White knuckling your way through each day isn’t sustainable – whereas gradually adjusting your diet, bit by bit, week after week, until you are hitting your targets is a lot more realistic.
And so what if it takes you a month or two to be hitting your calorie and macro targets each day. At that point, you’ll have gradually changed your habits, and will find that sticking to such an approach starts to feel a whole lot easier.
Now for most people, the most compelling reason for working out and fixing their diet is looking better.
Yes, health is there too – but seeing tangible, visual changes is what most people really want.
However, despite what much of the mainstream fitness industry constantly screams at you, these visual changes can definitely take some time to materialize.
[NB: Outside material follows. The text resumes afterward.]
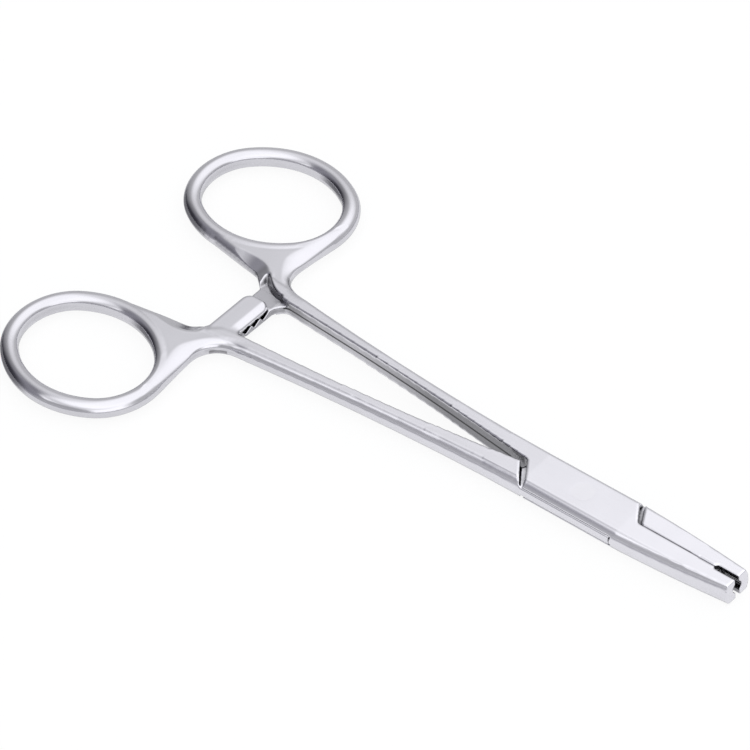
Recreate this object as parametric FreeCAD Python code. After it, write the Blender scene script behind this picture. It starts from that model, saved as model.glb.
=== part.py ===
import FreeCAD, Part

import math
import os

# Dermal anchor forceps, a slender box-lock clamp with two finger rings, in millimetres.
# The origin is on the pivot axis, in the plane of the lock's underside.
# +X points to the tip, +Z up. Three pieces: the half with the slotted box, the half with
# the tongue that passes through the box, and the pivot pin.
# The box half has its ring at +Y and its jaw at -Y, and the tongue half crosses it.

# Lengths along the instrument, measured from the pivot
HANDLE_LENGTH = 97.2
JAW_LENGTH = 29.0

# Thickness along Z, the same on all three pieces
BOX_THICKNESS = 4.3
HANDLE_THICKNESS = 3.1
TIP_THICKNESS = 3.8

# Box lock, seen from above
BOX_WIDTH = 8.4
BOX_FLAT_LENGTH = 18.0
SIDE_BULGE = 1.05
TONGUE_THICKNESS = 1.72
TONGUE_CLEARANCE = 0.05
WINDOW_INNER_REACH = 11.6
WINDOW_OUTER_REACH = 7.95
WINDOW_END_CLEARANCE = 0.2

# Slanted ends of the two cheeks, and the gap between them and the tongue half's shoulders
CHEEK_REAR_INNER_REACH = 10.95
CHEEK_REAR_OUTER_REACH = 8.75
CHEEK_FRONT_INNER_REACH = 10.45
CHEEK_FRONT_OUTER_REACH = 8.2
CROTCH_RADIUS = 1.5
CHEEK_FRONT_RADIUS = 0.8
SHOULDER_GAP_INNER = 1.3
SHOULDER_GAP_OUTER = 0.3
SHOULDER_GAP_FRONT_INNER = 0.6
SHOULDER_GAP_FRONT_OUTER = 0.4

# Pivot pin, flush with both cheeks
PIN_RADIUS = 1.5
PIN_HEAD_FLARE = 0.3
PIN_RUNNING_CLEARANCE = 0.04

# Jaws
TIP_WIDTH = 5.2
TIP_SIDE_BULGE = 0.5
JAW_FACE_GAP = 0.06
TIP_SLOT_LENGTH = 4.1
TIP_SLOT_WIDTH = 0.9
TIP_CHANNEL_RADIUS = 1.0

# Shanks: half the gap between them, half the spread of their outer sides
CROTCH_HALF_GAP = 0.45
MIDDLE_HALF_GAP = 3.45
REAR_HALF_GAP = 4.95
REAR_HALF_SPREAD = 7.75
SHANK_FLARE_POWER = 1.7
SHANK_SIDE_BULGE = 0.85
SHANK_BEND_RADIUS = 600.0
INNER_WALL_RIDGE = 0.14

# Finger rings: centre line of the wire
RING_HALF_LENGTH = 13.4
RING_HALF_WIDTH = 10.7
RING_END_RADIUS = 9.3
RING_TOE_ANGLE = 6.0
RING_SPREAD = 21.5
RING_WIRE_WIDTH = 3.1
RING_INNER_WALL = 1.7
RING_FACET_TURN = 30.0

# Neck between ring, shank and ratchet
NECK_THICKNESS = 2.9
NECK_EDGE_RADIUS = 1.25
NECK_OUTER_RADIUS = 4.3
NECK_INNER_RADIUS = 2.2
NECK_BEHIND_RATCHET = 2.55
NECK_OUTER_SPREAD = 9.15
NECK_INNER_SPREAD = 7.6
NECK_FRONT_LEAN = 1.1
NECK_FRONT_ANGLE = -12.0
NECK_BACK_ANGLE = -100.0
SHANK_TO_RATCHET = 1.6

# Ratchet arms, one above the other, with saw teeth on the faces that meet
RATCHET_TO_RING = 14.3
RATCHET_WIDTH = 4.75
RATCHET_ROOT_SPREAD = 5.6
UPPER_ARM_REACH = 3.0
LOWER_ARM_REACH = 4.1
UPPER_ARM_ROOT_RADIUS = 1.0
LOWER_ARM_ROOT_RADIUS = 2.4
ARM_END_RADIUS = 1.6
ARM_EDGE_RADIUS = 0.5
TOOTH_COUNT = 3
TOOTH_PITCH = 2.0
ARM_SPLIT_RISE = 0.25
UPPER_TOOTH_DEPTH = 0.35
LOWER_TOOTH_DEPTH = 0.9
UPPER_TOOTH_INSET = 0.85
LOWER_TOOTH_INSET = 0.75
TOOTH_STEEP_RUN = 0.3
TOOTH_CLEARANCE = 0.1

# How deep fused bodies run into each other, and the small step between their faces
OVERLAP = 1.0
FACE_STEP = 0.05

# Construction values worked out from the sizes above
MID_Z = BOX_THICKNESS / 2
BOX_HALF = BOX_WIDTH / 2
BOX_END = BOX_FLAT_LENGTH / 2
FAR = 3 * RING_SPREAD
TOE = math.radians(RING_TOE_ANGLE)
WIRE_HALF = RING_WIRE_WIDTH / 2
HANDLE_HALF = HANDLE_THICKNESS / 2
RING_BACK = math.hypot(RING_HALF_LENGTH * math.cos(TOE), RING_HALF_WIDTH * math.sin(TOE))
RING_X = -(HANDLE_LENGTH - RING_BACK - WIRE_HALF)
RATCHET_X = RING_X + RATCHET_TO_RING
ARM_FRONT_X = RATCHET_X + RATCHET_WIDTH / 2
ARM_BACK_X = RATCHET_X - RATCHET_WIDTH / 2
SHANK_REAR_X = ARM_FRONT_X + SHANK_TO_RATCHET
SPINE_REAR_X = ARM_BACK_X - NECK_BEHIND_RATCHET
BOX_FLAT_HALF = BOX_HALF - SIDE_BULGE
SHANK_STEPS = 8
JAW_STEPS = 6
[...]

Again, this is just how it goes…
This means that if you’re staring in the mirror each day waiting for a ripped Adonis to stare back at you, it can feel a lot like watching paint dry.
So instead of doing this, look for the small indicators of success that tell you you’re on the right path.
Yes, you may want to lose 80 pounds, but instead of focusing on numbers that can seem impossibly large, break it down into a goal of 2 pounds per week for 40 weeks.
“40 weeks, that’s forever” – I hear you thinking…
Well, not really. It’s actually only about 3/4 of a year.
And while you might like to lose those 80 pounds right away, if you go into it wondering why you still look pretty much the same 1 week later, you’re much more likely to get frustrated and throw in the towel.
Whereas if you set your larger goals, break them down into bite-sized pieces, and focus on doing what you need to do to get the scale to move down a couple pounds each week, you will ultimately get to where you want to be.
And I promise that the process will be considerably less stressful for you than if you try to bite off more than you can chew.